■ **Work required**: Repeat only the lines from the one containing "Continue the OpenSCAD" through the one containing "points under the", exactly as written, both ends included.

■ **Dataset content**:
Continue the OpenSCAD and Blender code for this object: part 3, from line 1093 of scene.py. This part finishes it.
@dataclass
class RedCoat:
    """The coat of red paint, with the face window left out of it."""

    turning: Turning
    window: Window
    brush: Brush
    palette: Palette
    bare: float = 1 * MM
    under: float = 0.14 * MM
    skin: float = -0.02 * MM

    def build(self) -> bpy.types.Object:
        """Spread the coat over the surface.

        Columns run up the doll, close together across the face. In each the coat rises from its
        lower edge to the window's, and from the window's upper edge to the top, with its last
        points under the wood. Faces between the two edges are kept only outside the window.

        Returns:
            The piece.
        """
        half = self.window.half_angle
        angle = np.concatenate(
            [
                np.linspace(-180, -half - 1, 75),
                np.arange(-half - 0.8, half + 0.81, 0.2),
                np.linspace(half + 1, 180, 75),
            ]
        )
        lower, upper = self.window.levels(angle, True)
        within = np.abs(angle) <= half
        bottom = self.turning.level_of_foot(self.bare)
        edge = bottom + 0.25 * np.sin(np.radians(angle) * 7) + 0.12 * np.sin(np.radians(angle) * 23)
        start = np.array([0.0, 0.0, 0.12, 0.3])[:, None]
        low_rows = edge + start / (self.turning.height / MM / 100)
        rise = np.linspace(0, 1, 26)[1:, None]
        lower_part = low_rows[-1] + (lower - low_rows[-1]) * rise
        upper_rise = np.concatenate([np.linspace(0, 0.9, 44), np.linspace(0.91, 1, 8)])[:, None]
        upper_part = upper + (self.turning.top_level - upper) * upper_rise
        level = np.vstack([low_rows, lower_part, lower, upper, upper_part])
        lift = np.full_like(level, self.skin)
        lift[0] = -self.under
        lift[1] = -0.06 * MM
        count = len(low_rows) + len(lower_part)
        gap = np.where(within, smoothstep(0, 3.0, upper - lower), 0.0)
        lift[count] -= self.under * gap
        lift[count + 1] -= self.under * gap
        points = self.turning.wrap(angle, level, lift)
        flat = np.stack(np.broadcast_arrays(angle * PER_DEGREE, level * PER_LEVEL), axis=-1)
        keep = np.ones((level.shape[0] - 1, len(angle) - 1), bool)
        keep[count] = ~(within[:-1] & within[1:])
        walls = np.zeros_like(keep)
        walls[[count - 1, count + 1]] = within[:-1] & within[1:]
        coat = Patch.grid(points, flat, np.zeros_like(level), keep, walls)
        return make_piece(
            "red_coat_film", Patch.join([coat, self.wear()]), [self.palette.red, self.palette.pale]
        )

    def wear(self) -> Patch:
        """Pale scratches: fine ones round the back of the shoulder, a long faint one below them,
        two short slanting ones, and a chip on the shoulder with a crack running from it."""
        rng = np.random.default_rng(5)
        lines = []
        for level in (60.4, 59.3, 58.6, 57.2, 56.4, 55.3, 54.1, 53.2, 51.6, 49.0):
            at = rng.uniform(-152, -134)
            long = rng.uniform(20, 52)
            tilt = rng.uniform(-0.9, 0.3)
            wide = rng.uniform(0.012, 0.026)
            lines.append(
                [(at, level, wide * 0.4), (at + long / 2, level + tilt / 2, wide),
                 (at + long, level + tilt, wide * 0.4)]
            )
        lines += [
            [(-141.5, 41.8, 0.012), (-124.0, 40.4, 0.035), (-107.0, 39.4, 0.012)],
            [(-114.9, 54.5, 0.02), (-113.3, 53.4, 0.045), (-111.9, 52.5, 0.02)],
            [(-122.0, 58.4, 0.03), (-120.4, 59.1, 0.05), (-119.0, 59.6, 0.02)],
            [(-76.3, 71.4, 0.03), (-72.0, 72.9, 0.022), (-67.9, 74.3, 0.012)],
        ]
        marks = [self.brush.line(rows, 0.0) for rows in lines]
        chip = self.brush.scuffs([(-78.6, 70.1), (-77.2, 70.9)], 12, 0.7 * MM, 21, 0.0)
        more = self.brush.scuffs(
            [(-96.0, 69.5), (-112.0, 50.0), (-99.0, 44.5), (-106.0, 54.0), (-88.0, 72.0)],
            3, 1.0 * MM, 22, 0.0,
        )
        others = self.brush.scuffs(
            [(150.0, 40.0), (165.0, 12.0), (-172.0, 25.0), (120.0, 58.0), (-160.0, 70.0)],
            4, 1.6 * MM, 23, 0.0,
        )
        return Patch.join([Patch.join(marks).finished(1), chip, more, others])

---

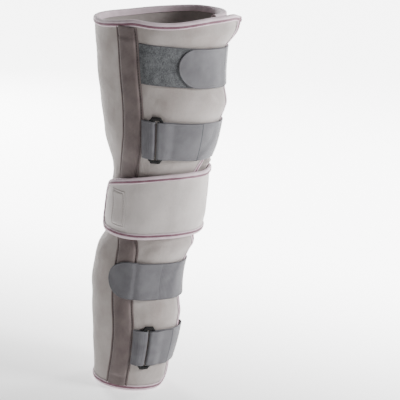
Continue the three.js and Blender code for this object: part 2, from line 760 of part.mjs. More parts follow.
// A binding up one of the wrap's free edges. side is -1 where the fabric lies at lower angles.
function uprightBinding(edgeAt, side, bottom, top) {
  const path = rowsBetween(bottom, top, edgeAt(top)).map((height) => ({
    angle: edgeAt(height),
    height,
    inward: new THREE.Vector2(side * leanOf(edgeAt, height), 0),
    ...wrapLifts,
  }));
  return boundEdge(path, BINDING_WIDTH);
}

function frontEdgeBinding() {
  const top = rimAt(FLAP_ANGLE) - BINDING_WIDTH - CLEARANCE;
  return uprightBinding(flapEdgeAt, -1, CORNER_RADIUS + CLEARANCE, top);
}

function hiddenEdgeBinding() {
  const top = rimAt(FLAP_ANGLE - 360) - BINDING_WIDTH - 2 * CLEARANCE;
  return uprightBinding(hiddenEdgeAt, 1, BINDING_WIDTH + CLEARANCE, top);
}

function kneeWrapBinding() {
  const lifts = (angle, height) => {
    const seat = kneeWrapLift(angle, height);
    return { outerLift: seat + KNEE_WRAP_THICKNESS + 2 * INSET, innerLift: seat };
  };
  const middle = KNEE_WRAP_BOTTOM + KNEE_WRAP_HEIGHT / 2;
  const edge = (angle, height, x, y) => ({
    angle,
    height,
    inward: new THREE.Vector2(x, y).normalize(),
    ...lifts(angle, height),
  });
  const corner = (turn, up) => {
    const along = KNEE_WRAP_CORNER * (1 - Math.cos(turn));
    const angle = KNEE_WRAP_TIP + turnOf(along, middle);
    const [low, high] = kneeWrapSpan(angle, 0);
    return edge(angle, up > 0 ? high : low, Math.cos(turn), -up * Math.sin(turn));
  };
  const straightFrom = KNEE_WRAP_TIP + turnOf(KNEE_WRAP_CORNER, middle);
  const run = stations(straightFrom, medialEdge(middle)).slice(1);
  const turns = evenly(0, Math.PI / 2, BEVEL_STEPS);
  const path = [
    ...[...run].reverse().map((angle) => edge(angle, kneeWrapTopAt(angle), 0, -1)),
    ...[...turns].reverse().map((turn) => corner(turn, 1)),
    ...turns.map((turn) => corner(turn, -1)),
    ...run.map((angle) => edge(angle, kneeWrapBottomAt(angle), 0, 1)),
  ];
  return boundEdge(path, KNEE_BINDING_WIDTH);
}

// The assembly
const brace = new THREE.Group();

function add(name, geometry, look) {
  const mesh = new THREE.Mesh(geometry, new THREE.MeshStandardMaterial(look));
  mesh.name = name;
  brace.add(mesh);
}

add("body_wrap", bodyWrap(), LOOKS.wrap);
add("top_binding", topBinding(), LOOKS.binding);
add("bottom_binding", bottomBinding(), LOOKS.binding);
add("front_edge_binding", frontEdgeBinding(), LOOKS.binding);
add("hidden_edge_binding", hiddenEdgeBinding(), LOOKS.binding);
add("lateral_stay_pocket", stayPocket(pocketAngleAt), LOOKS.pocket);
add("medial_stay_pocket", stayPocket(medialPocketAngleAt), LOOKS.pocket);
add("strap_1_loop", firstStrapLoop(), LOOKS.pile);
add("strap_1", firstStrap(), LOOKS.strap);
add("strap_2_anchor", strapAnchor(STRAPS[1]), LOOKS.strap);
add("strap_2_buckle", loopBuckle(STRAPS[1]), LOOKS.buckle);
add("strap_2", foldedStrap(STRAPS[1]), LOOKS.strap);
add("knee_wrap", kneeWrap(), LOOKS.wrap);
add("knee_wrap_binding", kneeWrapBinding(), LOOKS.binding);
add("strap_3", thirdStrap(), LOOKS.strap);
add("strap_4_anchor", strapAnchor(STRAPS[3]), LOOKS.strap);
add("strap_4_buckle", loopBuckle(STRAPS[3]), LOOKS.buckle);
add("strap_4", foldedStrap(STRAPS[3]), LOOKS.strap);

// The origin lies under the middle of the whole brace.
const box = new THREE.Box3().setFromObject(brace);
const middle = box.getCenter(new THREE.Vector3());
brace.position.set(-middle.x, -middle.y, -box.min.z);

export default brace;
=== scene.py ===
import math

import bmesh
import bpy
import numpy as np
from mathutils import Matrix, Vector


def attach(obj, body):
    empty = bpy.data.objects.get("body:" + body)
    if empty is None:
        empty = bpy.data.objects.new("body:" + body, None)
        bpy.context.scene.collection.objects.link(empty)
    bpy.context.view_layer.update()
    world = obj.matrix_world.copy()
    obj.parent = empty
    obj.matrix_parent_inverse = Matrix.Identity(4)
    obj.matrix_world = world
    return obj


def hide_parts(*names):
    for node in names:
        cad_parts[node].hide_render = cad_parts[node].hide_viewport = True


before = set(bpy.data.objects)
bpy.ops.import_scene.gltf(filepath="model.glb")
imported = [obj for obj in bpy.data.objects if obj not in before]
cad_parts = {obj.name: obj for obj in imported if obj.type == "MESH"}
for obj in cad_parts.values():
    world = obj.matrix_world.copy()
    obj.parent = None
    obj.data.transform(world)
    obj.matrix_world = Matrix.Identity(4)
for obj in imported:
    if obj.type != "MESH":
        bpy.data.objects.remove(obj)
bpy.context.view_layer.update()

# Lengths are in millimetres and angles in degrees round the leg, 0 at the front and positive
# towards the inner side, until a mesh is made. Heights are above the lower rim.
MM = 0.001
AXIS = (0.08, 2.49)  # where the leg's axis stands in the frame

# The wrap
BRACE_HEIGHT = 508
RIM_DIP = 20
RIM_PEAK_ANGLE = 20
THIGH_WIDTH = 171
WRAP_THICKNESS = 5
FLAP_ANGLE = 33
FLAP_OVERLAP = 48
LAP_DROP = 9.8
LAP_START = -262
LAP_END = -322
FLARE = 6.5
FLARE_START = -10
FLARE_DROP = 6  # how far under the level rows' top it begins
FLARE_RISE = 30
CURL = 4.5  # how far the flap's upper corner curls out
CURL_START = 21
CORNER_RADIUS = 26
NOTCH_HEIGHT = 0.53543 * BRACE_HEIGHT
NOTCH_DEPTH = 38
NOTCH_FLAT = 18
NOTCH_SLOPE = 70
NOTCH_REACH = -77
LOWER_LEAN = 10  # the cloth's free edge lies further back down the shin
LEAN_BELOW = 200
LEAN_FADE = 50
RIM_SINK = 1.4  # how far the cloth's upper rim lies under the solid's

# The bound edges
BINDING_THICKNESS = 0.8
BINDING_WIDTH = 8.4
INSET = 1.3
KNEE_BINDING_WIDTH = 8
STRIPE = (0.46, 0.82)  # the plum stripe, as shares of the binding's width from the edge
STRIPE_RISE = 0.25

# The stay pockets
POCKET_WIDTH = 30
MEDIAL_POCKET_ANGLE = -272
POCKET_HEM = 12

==

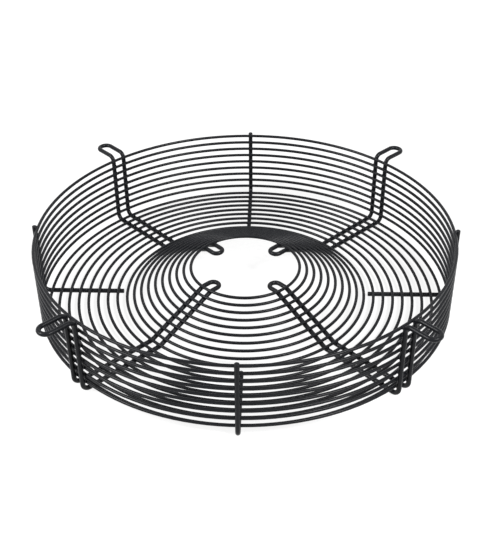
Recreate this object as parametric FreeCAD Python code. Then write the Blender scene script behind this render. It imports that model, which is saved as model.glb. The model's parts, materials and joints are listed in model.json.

■ **The completed task**:
Continue the OpenSCAD and Blender code for this object: part 3, from line 1093 of scene.py. This part finishes it.
@dataclass
class RedCoat:
    """The coat of red paint, with the face window left out of it."""

    turning: Turning
    window: Window
    brush: Brush
    palette: Palette
    bare: float = 1 * MM
    under: float = 0.14 * MM
    skin: float = -0.02 * MM

    def build(self) -> bpy.types.Object:
        """Spread the coat over the surface.

        Columns run up the doll, close together across the face. In each the coat rises from its
        lower edge to the window's, and from the window's upper edge to the top, with its last
        points under the wood. Faces between the two edges are kept only outside the window.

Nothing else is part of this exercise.